The route that is already available tends to win.
The collector is scheduled. The donation window has closed. The material is mixed. The shift needs to finish. The store needs freezer space. The plant wants the line moving. Suddenly a lower-value route looks like a practical answer.
Tesco’s 2024 correction showed why that can become more than an internal embarrassment. Food waste the company had believed was going to animal feed had instead been used for anaerobic digestion, and Tesco restated its reduction progress from 45% to 18%. Anaerobic digestion has a role. But it is not animal feed. It is not donation. It is not prevention.
Frozen food companies should pay attention to that distinction. A tonne of edible frozen surplus is not the same as a tonne of peels. A tonne of recoverable potato pieces is not the same as a tonne of contaminated tray scrapings. A tonne routed to animal feed is not the same as a tonne sent to digestion.

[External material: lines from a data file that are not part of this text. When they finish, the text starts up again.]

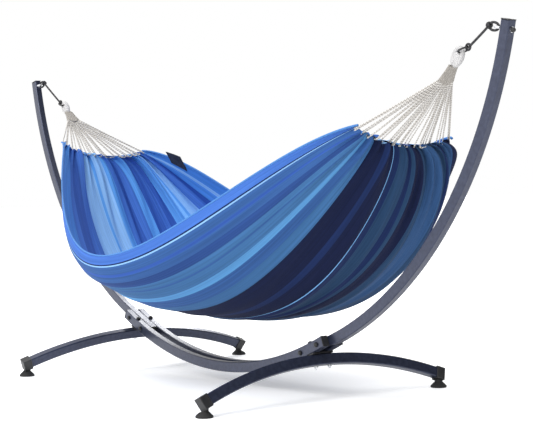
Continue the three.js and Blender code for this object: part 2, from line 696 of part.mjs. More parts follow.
// A small blank tag sewn to the inside of the far hem, standing up past its edge. It is
// laid against the cloth's facets.
const tagOffset = (clothThickness + tagThickness) / 2 + touchGap;
const tagBlank = toSolid(clothSheet(tagAlong, tagAcross, 3, 4, tagOffset, tagThickness));
const clothAndGap = wholeCloth(clothThickness + 2 * touchGap);
addNode('hem_tag', toGeometry(tagBlank.subtract(clothAndGap)), finish(0x15171f, 0.8, 0));

export default hammockOnStand;
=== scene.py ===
# %% [markdown]
# Hammock on a curved steel stand. The steel stand already exists as exact solids,
# so this lesson is about everything that gives it a look: the paint, the ropes, the
# cords and above all the cloth.

import math
import random

import bmesh
import bpy
from mathutils import Matrix, Vector, noise


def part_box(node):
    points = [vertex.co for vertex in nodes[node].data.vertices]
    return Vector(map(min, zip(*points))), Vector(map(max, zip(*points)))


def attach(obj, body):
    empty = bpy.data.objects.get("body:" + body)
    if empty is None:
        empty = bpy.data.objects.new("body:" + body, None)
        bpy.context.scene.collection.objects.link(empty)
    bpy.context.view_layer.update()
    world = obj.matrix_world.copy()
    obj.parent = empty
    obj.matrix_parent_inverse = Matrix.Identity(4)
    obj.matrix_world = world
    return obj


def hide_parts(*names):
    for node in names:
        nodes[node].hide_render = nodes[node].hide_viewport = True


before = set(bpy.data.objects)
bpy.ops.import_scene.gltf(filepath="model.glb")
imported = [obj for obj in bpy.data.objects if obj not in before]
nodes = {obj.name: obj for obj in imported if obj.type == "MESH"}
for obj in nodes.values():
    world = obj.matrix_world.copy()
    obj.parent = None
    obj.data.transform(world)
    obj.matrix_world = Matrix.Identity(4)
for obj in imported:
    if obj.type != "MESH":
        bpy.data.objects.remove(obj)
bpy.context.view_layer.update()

# %% [markdown]
# Camera first. It stands low beyond the right foot, on the open side of the cloth. A long
# lens keeps both tips of the stand in view.

# %% Camera
CAMERA_PLACE = (4.8366, -3.2067, 0.8271)
CAMERA_TURN, CAMERA_TILT, CAMERA_ROLL = 54.689, -1.667, -0.892
CAMERA_LENS = 98.66

camera = bpy.data.objects.new("camera", bpy.data.cameras.new("camera"))
bpy.context.scene.collection.objects.link(camera)
camera.data.lens, camera.data.sensor_width = CAMERA_LENS, 36.0
camera.matrix_world = (
    Matrix.Translation(CAMERA_PLACE)
    @ Matrix.Rotation(math.radians(CAMERA_TURN), 4, "Z")
    @ Matrix.Rotation(math.radians(90 + CAMERA_TILT), 4, "X")
    @ Matrix.Rotation(math.radians(CAMERA_ROLL), 4, "Z")
)
bpy.context.scene.camera = camera
print("camera at", CAMERA_PLACE, "lens", CAMERA_LENS)

# %% [markdown]
# Soft studio light. The camera sees a plain white world, but surfaces are lit by one that
# is bright above on the open side and dim behind the right end. So the tubes' tops shine,
# their near sides are mid grey and their outer sides stay dark. A lamp in front makes the
# cloth's folds readable, one behind the left end puts bright bands on the rails. The
# floor glows a little, to meet the white behind.

# %% Floor, world and lamps
bpy.ops.object.select_all(action="DESELECT")
bpy.ops.mesh.primitive_plane_add(size=60, location=(0, 0, 0))
floor = bpy.context.object
floor.name = "floor"

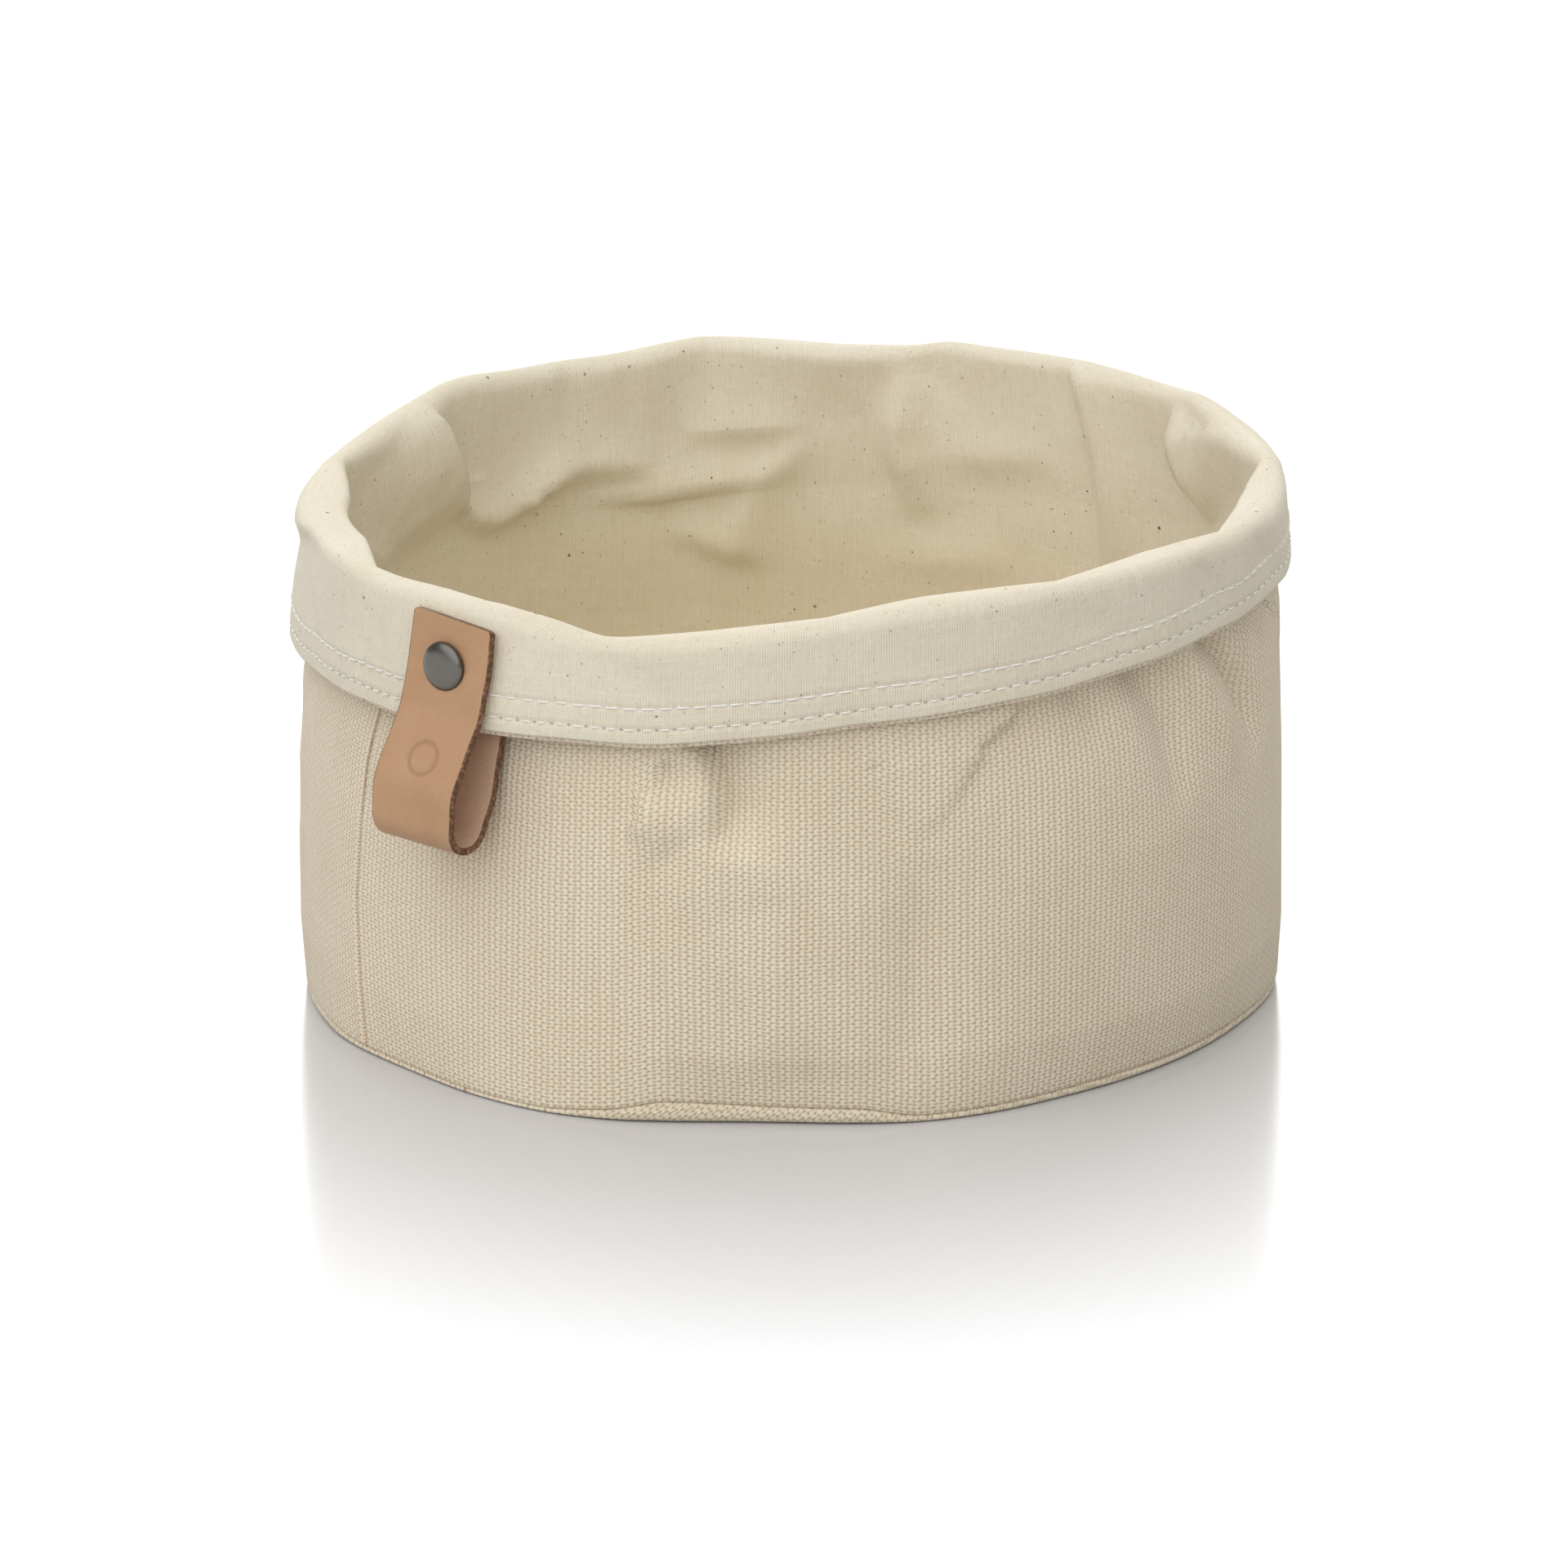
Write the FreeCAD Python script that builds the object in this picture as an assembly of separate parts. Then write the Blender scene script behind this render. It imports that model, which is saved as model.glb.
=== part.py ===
"""Round fabric storage bin with a turned-down cuff and a riveted leather loop.

Millimetres, +Z up. The origin is the centre of the underside, on the surface the bin stands on.
The leather loop is on the -Y side. Fabric strips are drawn as paths of (radius, height, bend
radius) down the middle of the cloth, given their thickness, and turned about the Z axis.
"""
import FreeCAD
import Part

import math
import os

# Driving dimensions
BODY_RADIUS = 98.5          # outer face of the canvas wall
RIM_HEIGHT = 104.5          # top of the rolled rim
CANVAS = 0.75               # thickness of the coarse outer canvas
COTTON = 0.4                # thickness of the cotton lining
PLY_GAP = 0.3               # loose gap between canvas and lining
CUFF_RADIUS = 101.4         # outer face of the turned-down cuff
CUFF_EDGE_HEIGHT = 74.5     # lowest edge of the cuff
HEM = 8.8                   # depth of the turned-in hem along the cuff's edge
COTTON_EDGE_RISE = 0.8      # how far the cotton edge stops above the canvas edge
WALL_LEAN = 0.14            # the wall leans in by this share of its height, under the cuff
LEAN_START = 48.0           # height where the wall starts to lean in
ROLL_BEND = 3.7             # bend radius of the canvas inside the rolled rim
SEAM_ALLOWANCE_TOP = 12.0   # top of the raw edges turned up inside, along the base seam
WALL_FOLD_HEIGHT = 1.6      # middle of the canvas at the fold along the base
BASE_TURN_UP = 2.0          # bend radius where the base turns up to its seam
LINER_TURN_UP = 1.5         # the same for the lining's base
THREAD = 0.17               # thread radius
SEAM_AZIMUTH = -17.5        # side seam of the canvas, from the loop, towards +X
LINER_SEAM_AZIMUTH = 162.5  # side seam of the lining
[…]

Counting weight is not enough. The destination tells the harder truth.
Compliance will open the lid
Europe’s 2030 food waste targets put pressure directly on processing, manufacturing, retail, foodservice and households. In the U.S., state-level rules in places such as California, Washington and Massachusetts have already moved organics management closer to ordinary business operations.
That pressure will not make a bad process good. It will make bad processes harder to hide.
For frozen manufacturers, organics separation belongs beside yield reports, rework logs, QA holds, packaging reviews and customer specifications. For retailers, it belongs beside stock ageing, freezer incidents, markdown timing and donation routes. For foodservice, it belongs beside menu planning and freezer inventory, not only dish-room separation.
The best operators will not spend much time bragging about bins. They will want to know why those bins are filling.
They will ask what was edible. What was recoverable. What was contaminated. What was unavoidable. What was caused by specification. What was caused by planning. What was caused by delay.
That is the uncomfortable value of organics separation. It stops being a disposal exercise and starts behaving like a witness.